Intisari-Online.com - 'Armada gelap' China secara ilegal menangkap spesies cumi-cumi Todarodes pacificus senilai Rp6,5 triliun di perairan Korea Utara selama 2017 dan 2018, menurut sebuah penelitian yang diterbitkan di jurnal Science Advances.
Studi ini menggunakan serangkaian citra satelit baru untuk melacak kapal penangkap ikan yang beroperasi di lepas pantai timur laut semenanjung Korea.
Termasuk radar apertur sintetis satelit (SAR), sensor suite radiometer pencitraan inframerah (VIIRS), citra optik resolusi tinggi, dan identifikasi data suar dari beberapa kapal itu sendiri.
Para penulisnya mengatakan bahwa ini adalah pertama kalinya teknologi tersebut digabungkan untuk memetakan penangkapan ikan ilegal dalam skala besar selama bertahun-tahun.
“Kami percaya bahwa studi ini menandai awal dari era baru dalam manajemen perikanan, transparansi, dan pemantauan,” kata Jaeyoon Park, ilmuwan data senior di Global Fishing Watch dan salah satu penulis utama makalah ini.
Mereka menemukan bahwa pada 2017, lebih dari 900 kapal nelayan Tiongkok melakukan perjalanan ke sebuah daerah di zona ekonomi eksklusif Korea Utara, diikuti oleh 700 lainnya pada 2018.

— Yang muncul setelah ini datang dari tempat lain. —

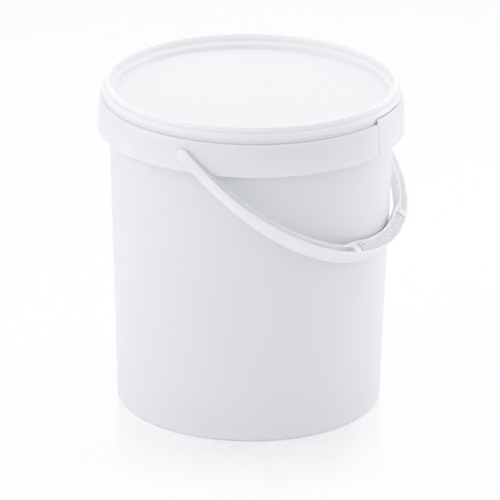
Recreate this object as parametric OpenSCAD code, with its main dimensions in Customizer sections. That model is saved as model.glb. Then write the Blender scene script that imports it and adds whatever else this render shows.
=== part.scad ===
// Round plastic pail with a press-on lid, a swinging handle and a break-off tab.
// Origin: centre of the base, on the surface that the pail stands on.
// +Z is up the pail, the handle pivots lie on Y, and the handle hangs towards +X.

/* [Pail body] */
// Outer radius of the pail wall at the base
base_r = 142.5; // [120:0.5:180]
// Outer radius of the pail wall at the rim
mouth_r = 151.9; // [130:0.5:190]
// Height of the rim above the base
rim_z = 345; // [240:1:420]
// Thickness of the pail wall
wall = 1.9; // [1.2:0.1:3]
// Height of the raised floor above the standing ring
floor_lift = 5; // [3:0.5:10]
// Thickness of the floor
floor_t = 2.4; // [1.6:0.1:4]
// Height of the bead around the mouth
bead_h = 3.6; // [2.5:0.1:6]
// How far the mouth bead stands out from the wall
bead_out = 3.1; // [1.5:0.1:4]

/* [Collar] */
// How far the collar's upper edge stands out from the wall at the mouth
collar_stand = 8.7; // [7:0.1:14]
// How far the collar flares out from its upper edge to its lower edge
collar_flare = 2.4; // [0.5:0.1:5]
// Height of the collar
collar_h = 33.9; // [26:0.5:50]
// Distance from the rim down to the collar's upper face
collar_drop = 7.3; // [6:0.1:12]
// Thickness of the collar and of the web that carries it
collar_t = 1.8; // [1.2:0.1:3]
// Number of stiffening ribs behind the collar
rib_count = 16; // [8:4:16]
// Thickness of each stiffening rib
rib_t = 1.4; // [1:0.1:3]

/* [Lid] */
// How far the edge of the lid's sunk panel lies inside the wall at the mouth
panel_inset = 7.9; // [7.5:0.1:40]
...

Secara total, para peneliti memperkirakan bahwa kapal-kapal tersebut menangkap lebih dari 160.000 ton cumi-cumi terbang Pasifik dalam dua tahun itu saja, bernilai ratusan juta dolar.
Melacak panen cumi-cumi di perairan tersebut merupakan tantangan karena perselisihan mengenai di mana perbatasan laut di wilayah tersebut dimulai dan diakhiri, dengan Rusia, Jepang, China, serta Korea Utara dan Selatan masing-masing membuat klaim mereka sendiri.